I might even try to pick up the speed a little.

The Treadmill

Long a symbol of going nowhere, the treadmill seems a creature of tedium rather than agent of chaos that can unseat you. This is the treadmill’s secret weapon. It camoflages itself as the slow and steady, the reliable pace at a given incline. It lulls you with its consistency. Waits for that moment, the brief break of inattention to attack.

This morning, David was running next to me on the treadmill at a steady pace, when he snagged his hand in the cord running from his MP3 player to his headphones. The MP3 fell, hit the belt, which zinged the little box like a bullet. I heard the SNAP crack through my own music and looked over to meet the equally startled gaze of the guy on the elliptical on the other side of David. Between us, David also looked around for his player, and promptly zinged off the back of the treadmill himself.

I’d done it once, too. One of the first times I went to the rec center, back when my lack of fitness and excess body fat confined me to walking the treadmill. I walked slowly, steadily. It was pretty dull, really. When I decided to pull off my sweatshirt, I didn’t give it a second thought. Of course I can keep walking at a normal pace, especially one regulated for me, while pulling off a shirt.

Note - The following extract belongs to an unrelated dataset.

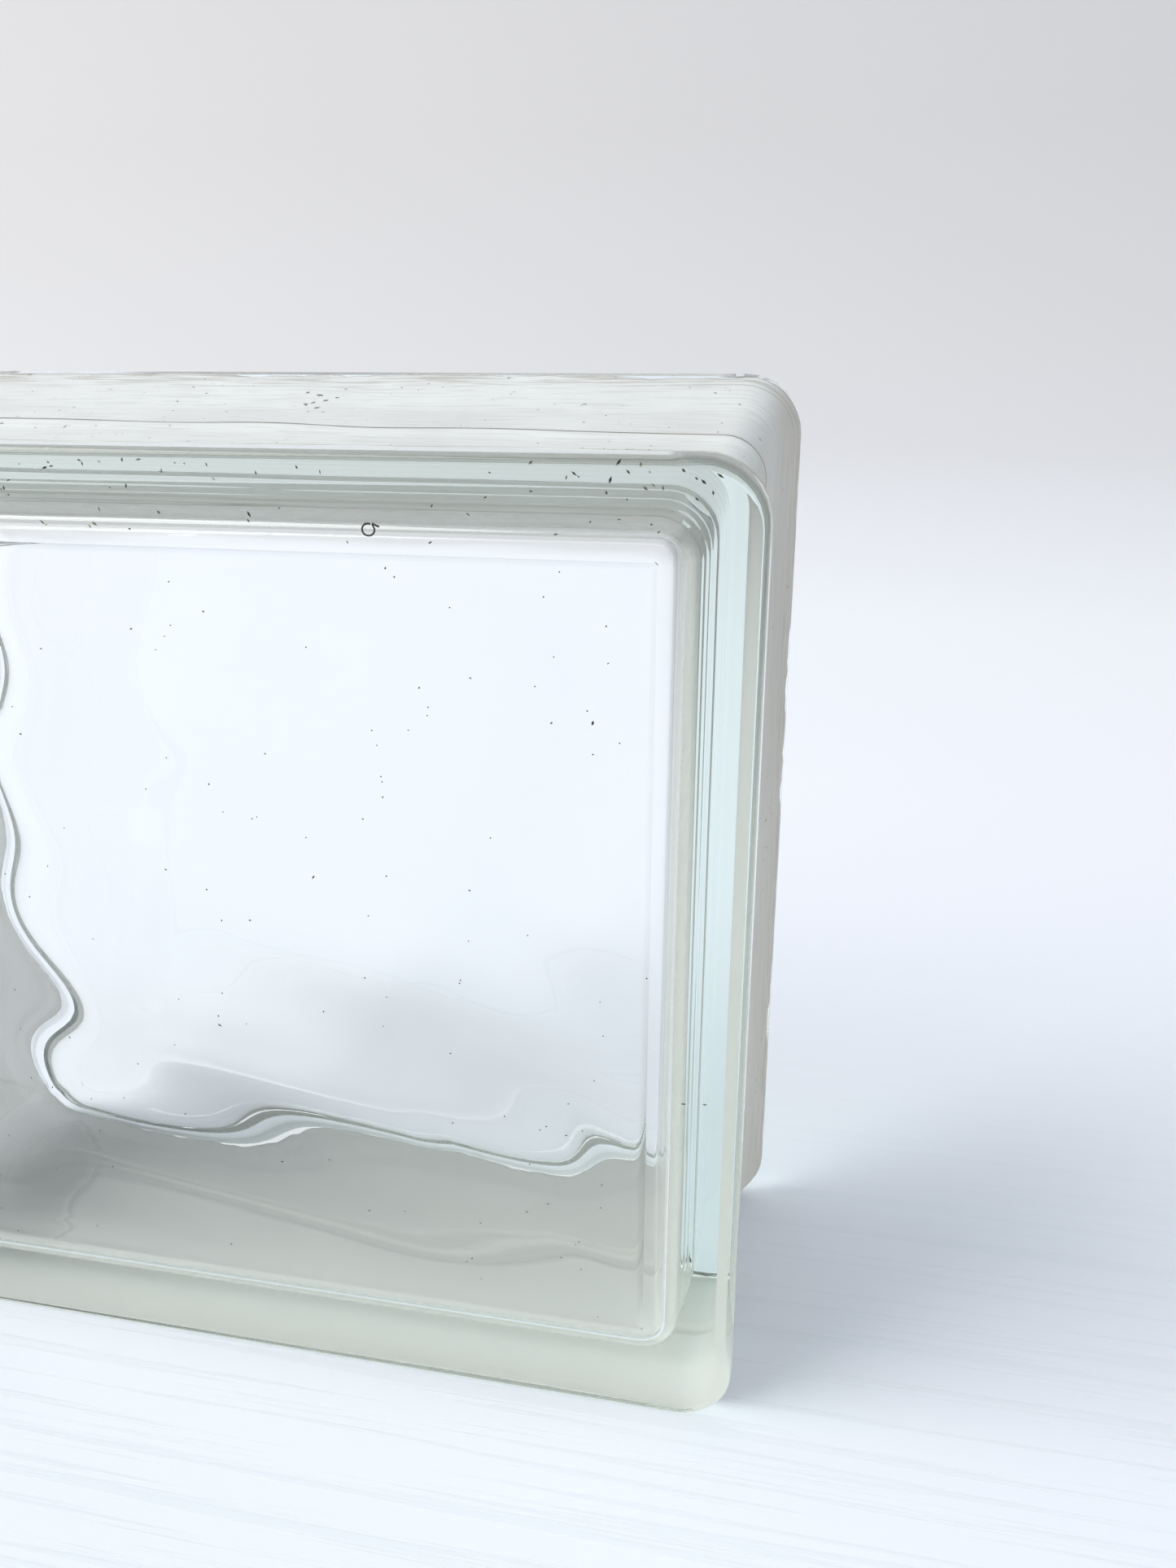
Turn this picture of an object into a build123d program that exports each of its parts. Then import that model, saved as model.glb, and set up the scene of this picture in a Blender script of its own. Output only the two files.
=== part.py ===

But as soon as my eyes were muffled — I zinged off the end of the treadmill. Nearly into the laps of some innocent people walking around the track. I flailed a bit, still caught in my sweatshirt. A bit confused about what happened, but still pretty much on my feet. Behind me, the treadmill softly chuckled to itself.

I suppose it’s a lesson in attention. That even the most dull and reliable features of our lives can suddenly throw us to the side in a heap. Perhaps it’s the most dull and reliable that bear the most watching. Those things that become so familiar we cease to pay attention to them. We get comfortable, trust them to pace along at exactly the settings we’ve previously designated and turn our attention to other things.

One of these days, we’ll know better.